C. Contra Proferentem
Plaintiff argues the doctrine of contra proferentem resolves this case in her favor.
Contra proferentem, which is recognized by federal common law and the law of every state and the District of Columbia, holds that if, after applying the normal principles of contractual construction, the insurance contract is fairly susceptible of two different interpretations, another rule of construction will be applied: the interpretation that is most favorable to the insured will be adopted. The rule applies in interpreting ambiguous terms in an ERISA-covered plan except where the plan: (1) grants the administrator discretion to construe its terms, (2) is the result of a collective-bargaining agreement, or (3) is self-funded.

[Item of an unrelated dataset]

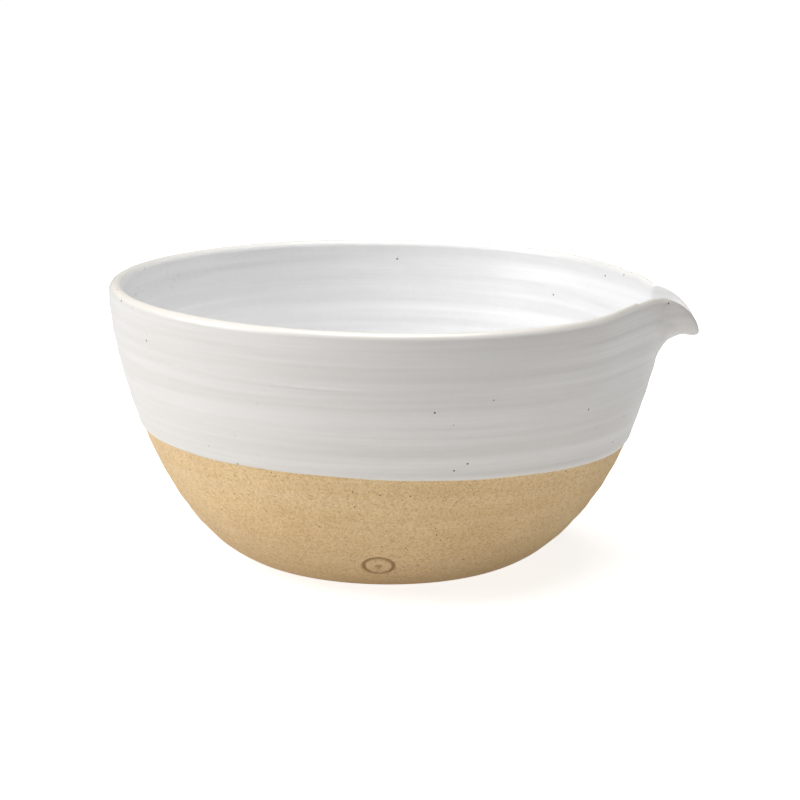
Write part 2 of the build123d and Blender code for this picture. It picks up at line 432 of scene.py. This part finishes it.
def exterior_coat():
    """The glaze outside, from its rounded lower edge up to the crest of the rim."""
    theta = columns(1.75 * ROUND_RIM, (*SPOUT_ZONE, 0.55 * ROUND_RIM))[None, :]
    low = dip_line(theta)
    edge = (1 - np.cos(np.linspace(0, math.pi / 2, 9)))[:, None] * GLAZE_EDGE
    z_edge = low + edge
    thick = GLAZE * np.sqrt(1 - (1 - edge / GLAZE_EDGE) ** 2)
    r_edge = outside_radius(z_edge) + thick
    share = np.linspace(0, 1, 132)[1:, None]
    z_wall = (low + GLAZE_EDGE) * (1 - share) + RIM_CENTRE_HEIGHT * share
    r_wall = outside_radius(z_wall) + GLAZE
    arc_r, arc_z = (np.repeat(a[1:, None], theta.size, 1) for a in rim_arc(GLAZE, 0, math.pi / 2, 17))
    back_share = np.linspace(1, 0, 16)[:, None]
    z_back = low * (1 - back_share) + RIM_CENTRE_HEIGHT * back_share
    r_back = outside_radius(z_back) - HIDDEN_OVERLAP
    cap_r = np.full((1, theta.size), RIM_CENTRE_RADIUS)
    cap_z = np.full((1, theta.size), HEIGHT - HIDDEN_OVERLAP)
    r = np.concatenate([r_edge, r_wall, arc_r, cap_r, r_back])
    z = np.concatenate([z_edge, z_wall, arc_z, cap_z, z_back])
    crest = len(r_edge) + len(r_wall) + len(arc_r) - 1
    rows = formed(r, z, theta)
    above = z - low
    marks = throwing_rings(theta, z, RING_START) + groove(theta, z)
    marks += GLAZE_BEAD * bump((above - BEAD_HEIGHT) / BEAD_SPREAD)
    marks *= smoothstep(above / EDGE_MARKS_FADE) * smoothstep((RIM_CENTRE_HEIGHT + MM - z) / MARKS_FADE)
    marks[crest + 1:] = 0
    rows += normals_of(rows) * marks[..., None]
    piece = ring_mesh("glaze_outside", rows, seams=(crest, crest + 1, len(r) - 1, 0), closed=True)
    paint(piece, "thin", np.maximum(smoothstep(1 - above / EDGE_THINNING), crest_thinning(z)))
    return piece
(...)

Blankenship v. Liberty Life Assur. Co. of Boston, 486 F.3d 620, 625 (9th Cir.2007) (citations and quotation marks omitted).

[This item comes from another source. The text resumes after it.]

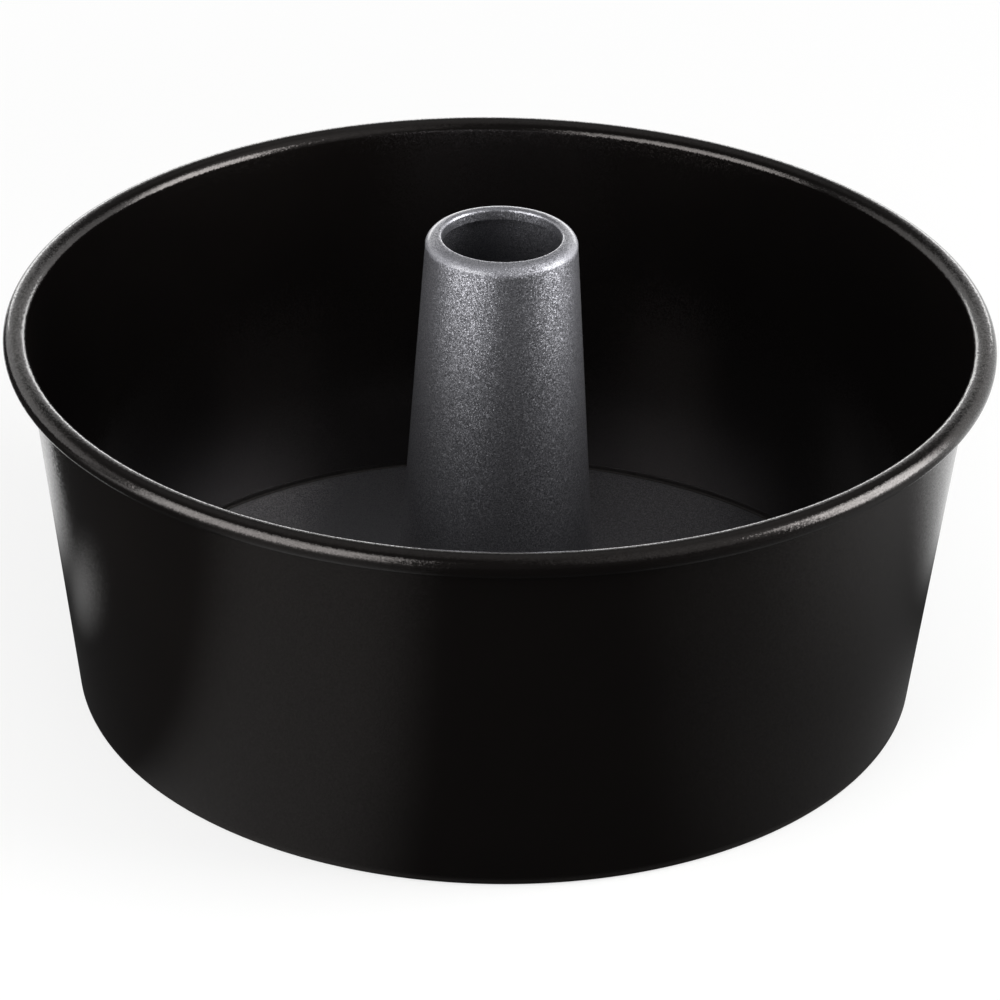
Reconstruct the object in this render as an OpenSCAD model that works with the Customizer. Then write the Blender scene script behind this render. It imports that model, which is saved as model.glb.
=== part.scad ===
// Angel food cake pan: a tapered ring with a rolled rim, and a loose insert of a
// disc and a centre tube that lifts out of it.
// Origin at the centre of the foot, on the surface that the pan stands on. +Z is up.
// Every piece is turned about Z, so each one is a section in radius and height.
// A sheet's section is a chain of bends, and the straight bands between two bends
// follow by themselves.

/* [Pan ring] */
// Outside diameter over the rolled rim
rim_d = 254; // [200:1:320]
// Height from the foot to the top of the rolled rim
pan_h = 102; // [70:1:130]
// Outside diameter of the tapered wall, carried on down to the foot
foot_d = 219.4; // [170:0.2:235]
// Thickness of the ring's sheet
ring_sheet = 0.8; // [0.5:0.1:1.2]
// Outside diameter of the roll that forms the rim
roll_d = 6.4; // [5:0.1:9]
// Gap between the roll's cut edge and the wall
roll_gap = 0.35; // [0.2:0.05:1]
// Inside radius of the bend between wall and ledge
foot_bend_r = 1; // [0.6:0.1:4]
// Width of the flat ledge inside the foot's bend
ledge_w = 9; // [5:0.5:14]

/* [Rim wire] */
// Space left between the wire and the roll around it
wire_clearance = 0.1; // [0.05:0.05:0.4]

/* [Insert disc] */
// Thickness of the disc's sheet
disc_sheet = 0.8; // [0.6:0.1:1.2]
// Gap between the disc's edge and the foot's bend
disc_clearance = 0.1; // [0.1:0.1:2]
// Height that the seat around the tube is raised above the rest of the disc
seat_rise = 1.2; // [1:0.1:2]
// Width of the raised seat outside the tube's bead
seat_w = 7; // [3:0.5:14]
// Inside radius of the two bends that raise the seat
seat_bend_r = 1; // [0.8:0.1:3]

/* [Centre tube] */
// Height from the foot of the pan to the top of the tube's lip
tube_top = 125.3; // [90:0.1:160]
// Thickness of the tube's sheet
tube_sheet = 0.7; // [0.5:0.1:0.9]
// Outside diameter of the tube's wall just under its lip
tube_d = 38.9; // [37:0.1:60]
// Lean of the tube's wall, in degrees
tube_lean = 3.75; // [0:0.05:6]
// Inside radius of the bend at the foot of the tube
tube_foot_r = 3; // [1.5:0.5:6]

/* [Tube lip] */
// Clear diameter of the mouth
mouth_d = 30.6; // [20:0.2:31]
// Slope at which the lip's rounded outer face meets the wall, in degrees from upright
lip_edge_a = 18; // [12:1:45]
// Outside radius of the lip's inner bend
lip_inner_r = 1; // [1:0.1:1.4]
// Height of the lip inside the mouth, from its top to its cut edge
mouth_depth = 3; // [2:0.1:8]
// Inside radius of the tight bend between lip and wall
edge_bend_r = 0.1; // [0.05:0.05:0.4]

/* [Clinched seam] */
// Width of the bead on the disc, outside the tube's foot bend
bead_w = 3; // [2:0.5:6]
// Width of the flange turned out under the disc
flange_w = 4; // [2:0.5:6]
// Gap left between the two layers of the bead
bead_gap = 0.1; // [0.05:0.05:0.3]
// Gap between the tube's neck and the hole in the disc
seam_clearance = 0.05; // [0.02:0.01:0.2]
// Inside radius of the two bends that wrap the edge of the hole
seam_bend_r = 0.2; // [0.1:0.05:0.25]

/* [Hidden] */
$fn = 180;

// Rounding of the arcs: most that a chord may lie inside its arc
chord_depth = 0.012;

// Rim roll, and the wire inside it
roll_r = roll_d / 2;
roll_c = [rim_d / 2 - roll_r, pan_h - roll_r];
roll_in_r = roll_r - ring_sheet;
wire_r = roll_in_r - wire_clearance;

// Wall: its outer face starts at the foot and touches the inside of the roll
foot_to_roll = roll_c - [foot_d / 2, 0];
wall_lean = atan(foot_to_roll.x / foot_to_roll.y) - asin(roll_in_r / norm(foot_to_roll));
roll_end = acos((roll_gap - roll_in_r) / roll_r);

// Foot: centre of the bend that touches the wall and the standing surface
foot_out_r = foot_bend_r + ring_sheet;
foot_c = [foot_d / 2 + foot_out_r * (tan(wall_lean) - 1 / cos(wall_lean)), foot_out_r];
ledge_in = foot_c.x - ledge_w;

// Heights of the disc and of its raised seat
disc_z = ring_sheet;
seat_z = disc_z + seat_rise;
seat_top = seat_z + disc_sheet;
disc_r = foot_c.x - disc_clearance;

// Lip of the tube: a small bend at the mouth, a wide one outside it and a tight one
// down into the wall
lip_in_c = [mouth_d / 2 + lip_inner_r, tube_top - lip_inner_r];
edge_out_r = edge_bend_r + tube_sheet;
edge_x = tube_d / 2 - edge_out_r * cos(tube_lean);
lip_outer_r = edge_out_r + (edge_x - lip_in_c.x) / cos(lip_edge_a);
lip_out_c = [lip_in_c.x, tube_top - lip_outer_r];
edge_c = lip_out_c + (lip_outer_r - edge_out_r) * [cos(lip_edge_a), sin(lip_edge_a)];

// Tube wall: straight down to the bend at its foot
wall_top = edge_c + edge_out_r * [cos(tube_lean), sin(tube_lean)];
bead_top = seat_top + 2 * tube_sheet + bead_gap;
foot_top = bead_top + tube_foot_r * (1 - sin(tube_lean));
neck_r = wall_top.x + (wall_top.y - foot_top) * tan(tube_lean);
tube_foot_c = [neck_r, foot_top] + tube_foot_r * [cos(tube_lean), sin(tube_lean)];

// Clinched seam: the sheet runs out over the disc, folds back, goes down through the
// hole and turns out again under the disc
fold_r = bead_gap / 2;
neck_c = [neck_r + seam_bend_r, seat_top - seam_bend_r];
flange_c = [neck_r + seam_bend_r, seat_z + seam_bend_r];
flange_r = neck_r + flange_w;
bead_c = [tube_foot_c.x + bead_w, seat_top + tube_sheet + fold_r];
bead_r = bead_c.x + tube_sheet + fold_r;
hole_r = neck_r + seam_clearance;

// Points on an arc round c: its two ends, and between them whole multiples of a step
// that divides a quarter turn, so that the arc's top and its widest points are exact.
// A multiple that lies closer to an end than a quarter of a step is left out.
function arc_step(r) = 90 / ceil(45 / acos(1 - chord_depth / r));
function between(from_a, to_a, step) =
    [for (k = [ceil(from_a / step + 0.25) : floor(to_a / step - 0.25)]) k * step];
function arc_angles(r, from_a, to_a) = from_a == to_a
    ? [from_a]
    : concat(from_a, between(from_a, to_a, sign(to_a - from_a) * arc_step(r)), to_a);
function arc(c, r, from_a, to_a) = [for (a = arc_angles(r, from_a, to_a)) c + r * [cos(a), sin(a)]];
function backwards(points) = [for (i = [len(points) - 1 : -1 : 0]) points[i]];

// One bend is [centre, radius of face 1, radius of face 2, first angle, last angle].
// A cut edge is a bend with two equal angles.
function face(bends, k) = [for (b = bends) each arc(b[0], b[k], b[3], b[4])];

// Section of one sheet: face 1 of the bends, round the far end, and back along face 2
module sheet_section(bends, near_end = [], far_end = []) {
    polygon(concat(near_end, face(bends, 1), far_end, backwards(face(bends, 2))));
}

// Tapered side of the pan: ledge, wall and rolled rim from one sheet
module pan_ring() {
    color("#1b1918") rotate_extrude() sheet_section(
        [
            [foot_c, foot_out_r, foot_bend_r, -90, -wall_lean],
            [roll_c, roll_in_r, roll_r, 180 - wall_lean, -wall_lean - roll_end]
        ],
        near_end = arc([ledge_in + ring_sheet / 2, ring_sheet / 2], ring_sheet / 2, 90, 270)
    );
}

// Wire hoop closed into the rolled rim
module rim_wire() {
    color("#8d8f92") rotate_extrude() translate(roll_c) circle(r = wire_r);
}

// Bottom of the insert, lying loose on the ledge, with a raised seat for the tube
module base_disc() {
    seat_out_r = seat_bend_r + disc_sheet;
    slope_a = acos(1 - seat_rise / (seat_bend_r + seat_out_r));
    seat_c = [bead_r + seat_w, seat_z - seat_bend_r];
    slope_c = seat_c + (seat_bend_r + seat_out_r) * [sin(slope_a), cos(slope_a)];
    edge_r = disc_sheet / 2;
    color("#45474a") rotate_extrude() sheet_section(
        [
            [seat_c, seat_out_r, seat_bend_r, 90, 90 - slope_a],
            [slope_c, seat_bend_r, seat_out_r, 270 - slope_a, 270]
        ],
        near_end = arc([hole_r + edge_r, seat_z + edge_r], edge_r, 270, 90),
        far_end = arc([disc_r - edge_r, disc_z + edge_r], edge_r, 90, -90)
    );
}

// Centre tube from one sheet: lip, tapered wall, bead, neck and flange
module centre_tube() {
    color("#8a8c90") rotate_extrude() sheet_section([
        [[lip_in_c.x, tube_top - mouth_depth], lip_inner_r, lip_inner_r - tube_sheet, 180, 180],
        [lip_in_c, lip_inner_r, lip_inner_r - tube_sheet, 180, 90],
        [lip_out_c, lip_outer_r, lip_outer_r - tube_sheet, 90, lip_edge_a],
        [edge_c, edge_out_r, edge_bend_r, lip_edge_a, tube_lean],
        [tube_foot_c, tube_foot_r, tube_foot_r + tube_sheet, 180 + tube_lean, 270],
        [bead_c, tube_sheet + fold_r, fold_r, 90, -90],
        [neck_c, seam_bend_r, seam_bend_r + tube_sheet, 90, 180],
        [flange_c, seam_bend_r, seam_bend_r + tube_sheet, 180, 270],
        [[flange_r, flange_c.y], seam_bend_r, seam_bend_r + tube_sheet, 270, 270]
    ]);
}

pan_ring();
rim_wire();
base_disc();
centre_tube();
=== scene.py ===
import math

import bpy
import numpy as np
from mathutils import Matrix, Vector


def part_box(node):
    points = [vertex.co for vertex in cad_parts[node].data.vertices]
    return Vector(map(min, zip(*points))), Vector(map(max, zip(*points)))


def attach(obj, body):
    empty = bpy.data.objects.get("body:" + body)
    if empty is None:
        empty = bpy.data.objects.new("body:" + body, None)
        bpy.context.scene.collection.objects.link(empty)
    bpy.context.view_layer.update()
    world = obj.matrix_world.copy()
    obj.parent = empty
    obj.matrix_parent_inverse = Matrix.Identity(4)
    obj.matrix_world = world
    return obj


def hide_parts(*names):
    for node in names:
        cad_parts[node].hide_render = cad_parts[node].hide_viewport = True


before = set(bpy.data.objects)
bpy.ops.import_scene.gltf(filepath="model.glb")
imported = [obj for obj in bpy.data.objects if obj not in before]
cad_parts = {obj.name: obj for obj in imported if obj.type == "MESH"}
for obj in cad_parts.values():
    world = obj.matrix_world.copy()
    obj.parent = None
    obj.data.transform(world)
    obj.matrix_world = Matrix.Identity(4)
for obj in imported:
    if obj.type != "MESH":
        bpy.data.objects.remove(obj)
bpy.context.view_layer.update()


# The pan ring. One blank of 0.8 mm steel sheet is drawn to a tapered wall, its foot is
# turned in as a ledge and its rim is rolled outwards round a wire. All of it has a baked
# black non-stick coating.

MM = 0.001
rim_r, _, pan_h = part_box("pan_ring")[1]
ring_sheet = 0.8 * MM
roll_r = 3.2 * MM
roll_gap = 0.35 * MM
foot_r = 109.7 * MM
foot_bend_r = 1.0 * MM
ledge_w = 9.0 * MM
ring_turns = 480
ring_band = 4 * MM
cut_edge_step = 15.0
no_points = np.zeros((0, 2))


def arc(centre, radius, first, last, step=6.0):
    """Points centre + radius * (cos a, sin a), where a runs from first to last, in degrees, in
    equal steps no larger than step."""
    count = max(2, math.ceil(abs(last - first) / step) + 1)
    a = np.radians(np.linspace(first, last, count))
    return np.asarray(centre) + radius * np.stack([np.cos(a), np.sin(a)], axis=1)


def section(bends, start, end):
    """Closed outline of a sheet in radius and height, counter-clockwise: face 1 of its bends in
    order, the end points, face 2 in reverse, the start points. Straight bands lie between the
    bends. A bend is (centre, radius of face 1, radius of face 2, first angle, last angle)."""
    face_1 = [arc(c, r1, a, b) for c, r1, r2, a, b in bends]
    face_2 = [arc(c, r2, a, b)[::-1] for c, r1, r2, a, b in bends[::-1]]
    points = np.concatenate([*face_1, end, *face_2, start])
    following = np.roll(points, -1, axis=0)
    twice_area = np.sum(points[:, 0] * following[:, 1] - following[:, 0] * points[:, 1])
    return points if twice_area > 0 else points[::-1]


def fill_bands(points, longest, same_point=1e-9):
    """The closed outline without repeated points, each of its edges cut into equal parts that
    are no longer than longest."""
    following = np.roll(points, -1, axis=0)
    length = np.linalg.norm(following - points, axis=1)
    keep = length > same_point
    points, following, length = points[keep], following[keep], length[keep]
    parts = np.maximum(1, np.ceil(length / longest)).astype(int)
    row = np.repeat(np.arange(len(points)), parts)
    share = (np.arange(len(row)) - np.repeat(np.cumsum(parts) - parts, parts)) / parts[row]
    return points[row] + share[:, None] * (following - points)[row]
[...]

The parties do not address whether the three exceptions articulated in Blankenship apply here. However, courts apply contra proferentem only if other rules of contract interpretation have failed to resolve the disputed issue. Id. As discussed above, the doctrine of expressio unius est exclusio alterius resolves this case in Plaintiffs favor, so the principle of contra proferentem does not apply here.1
V. CONCLUSION
For the foregoing reasons, the Court finds that Plaintiff is entitled to the disability benefits in dispute, $24,536.13, with interest.2
IT IS SO ORDERED.
. If the doctrine of expressio unius est exclusio alterius did not determine the outcome of this case, then the Disability Plan Policy's definition of AMRE would still be ambiguous and the doctrine of contra proferentem may apply. If that were the case, the Disability Plan Policy’s definition of employee AMRE would be interpreted in Plaintiff's favor under contra proferentem. Blankenship, 486 F.3d at 625.
. Because the Court finds in Plaintiff's favor on the basis of expressio unius est exclusio alterius, the Court need not reach Plaintiff's remaining three arguments: (1) ejusdem gen-eris; (2) equitable estoppel; and (3) Plaintiff did not actually or constructively receive the payments deposited by Plaintiff’s employer into Plaintiff's § 403(b) Pension Plan.